Neste espaço você irá ter um conteúdo onde vamos discutir temas que têm tudo a ver com a sua angústia. O divã será o blog e o psicanalista é o grupo de autores que vão escrever os artigos que irão abordar filmes, livros, músicas e o cotidiano, mas tudo ligado à saúde mental. Você irá perceber que não está sozinho. Vamos dar as mãos para caminharmos na jornada do autoconhecimento. Isso porque esse é um blog de psicanálise para você!
Narcisista: Não me amo, não te amo, não amo ninguém
(mas preciso de você para existir)

Por Yara de Barros – psicanalista - (@yara.de barros)

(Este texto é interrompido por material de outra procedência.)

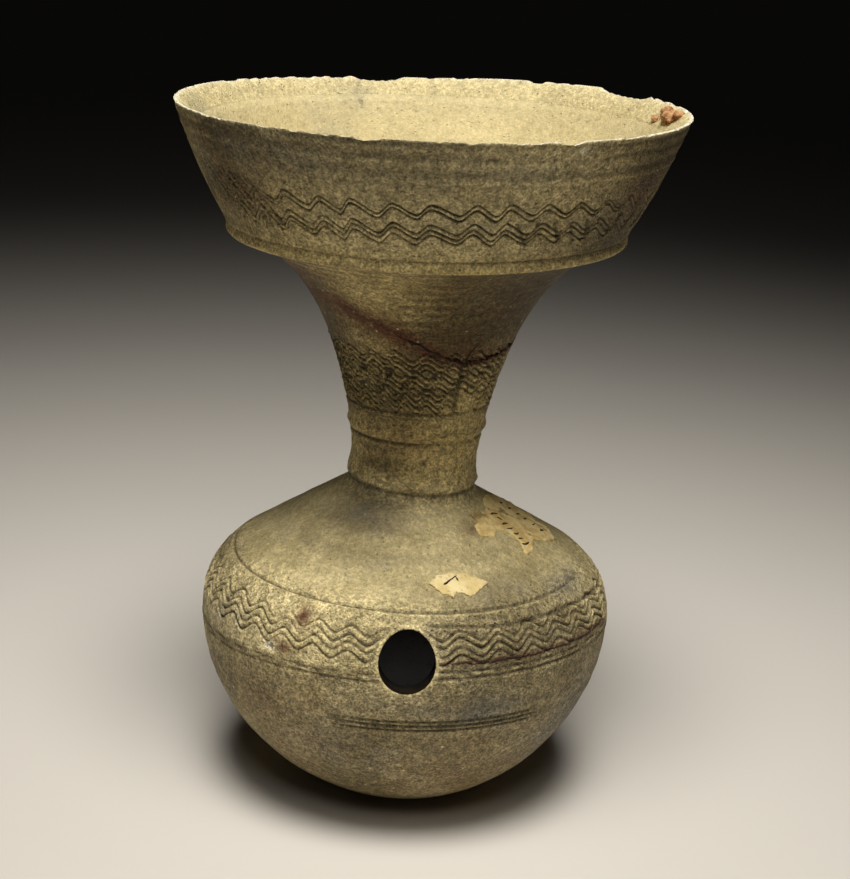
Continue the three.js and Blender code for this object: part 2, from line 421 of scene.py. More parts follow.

A cena se repete com certa frequência, seja num encontro social ou em esbarrões nos afazeres da vida. Cumprimentamos a pessoa conhecida e perguntamos educadamente como vai a família ou algo assim. É a senha para que ela inicie uma verborragia sobre as conquistas do rebento genial. Pelos próximos e excruciantes minutos somos encarcerados na narrativa fantasística do interlocutor. Nosso tempo é sequestrado e passamos a ser elenco involuntário do teatro alheio. Na fantasia do sujeito em questão, a prole “bem sucedida” é atestado inconteste de qualificação pessoal.
Filhos como reparadores da ferida narcísica dos pais.
Em seu texto Sobre o Narcisismo: uma introdução (1914), Freud usa um termo muito divertido, “sua majestade o bebê” para se referir a filhos de pais que esperam que estes cumpram uma espécie de vingança existencial contra as vicissitudes da vida que submete o sujeito parental. Nessa revanche as regras e limitações que regem a sociedade não se aplicam aos seus bebês, que passarão pela vida livres e leves de tudo que não seja prazer e vitória. Sua majestade o bebê será o que esses pais não puderam, e realizará o que eles não conseguiram realizar.
Se tudo corre bem, a parentalidade é um exercício vivido muito antes da chegada dos filhos. Sonhos e desejos relativos ao ser em formação permeiam a família em crescimento. Mas se essas fantasias se fixam em reparações voltadas para sanar falhas na vida das figuras parentais, o bebê corre o risco de uma criação voltada para atender anseios que ele não experiencia como seus. Um fardo cruel cujo peso faz o sujeito passar a vida alienado no desejo desses pais, na maldição de tentar alcançar o que os próprios progenitores não conseguiram realizar. Ganha em troca um papel numa vida sem sentido, vazia, uma eterna busca por algo indefinido. Mesmo que alcance o “sucesso” almejado pelos pais, traz a marca de uma persistente insatisfação, a vida inautêntica, vida que não pode ser vivida.
Quando me deparo com o tipo verborrágico autoelogioso, escuto o discurso não dito, a necessidade da validação de si por meio da atenção do outro. O interlocutor refletindo o que o sujeito vê como seu melhor reflexo. Narcisismo. A narrativa autoelogiosa não enobrece o narrador, apenas mostra seu desamparo, sua sofreguidão por amor, por aquele primeiro olhar, o do amor materno, que o confirme e potencialize. Sem esse olhar primevo, há um buraco na constituição do Eu. O narcisismo patológico produz um sentimento de inadequação e exílio do mundo, um não existir em si, apenas por meio do olhar do outro.
No senso comum o conceito de narcisismo remete a uma apropriação do mito grego, um apaixonamento por si mesmo, alguém que se acha a última Coca-Cola do deserto, ou seja, que se tem em alta conta. Nada mais equivocado. Freud subverte essa ideia do narcisista encantado consigo próprio, uma vez que captou a tragicidade da situação: Narciso definhou até morrer. O narcisista não se ama, é frágil e precisa do outro o tempo todo para não definhar, uma vez que lhe falta a capacidade de manter a própria identidade. A imagem do narcisista acertadamente reconhecida no âmbito relacional é a de quem exige, monopoliza, suga, exaure e, em troca, oferece o que tem de seu: quase nada.
A escolha de permanecer no palco narcísico do outro é sempre nossa. Seja ele um parente próximo, seja ele um chefe ou um amigo, a escolha é sempre nossa. A psicanálise ajuda a procurar caminhos que possam levar para fora dessas relações adoecidas, e na direção saudável do próprio desejo. A escolha é sempre nossa.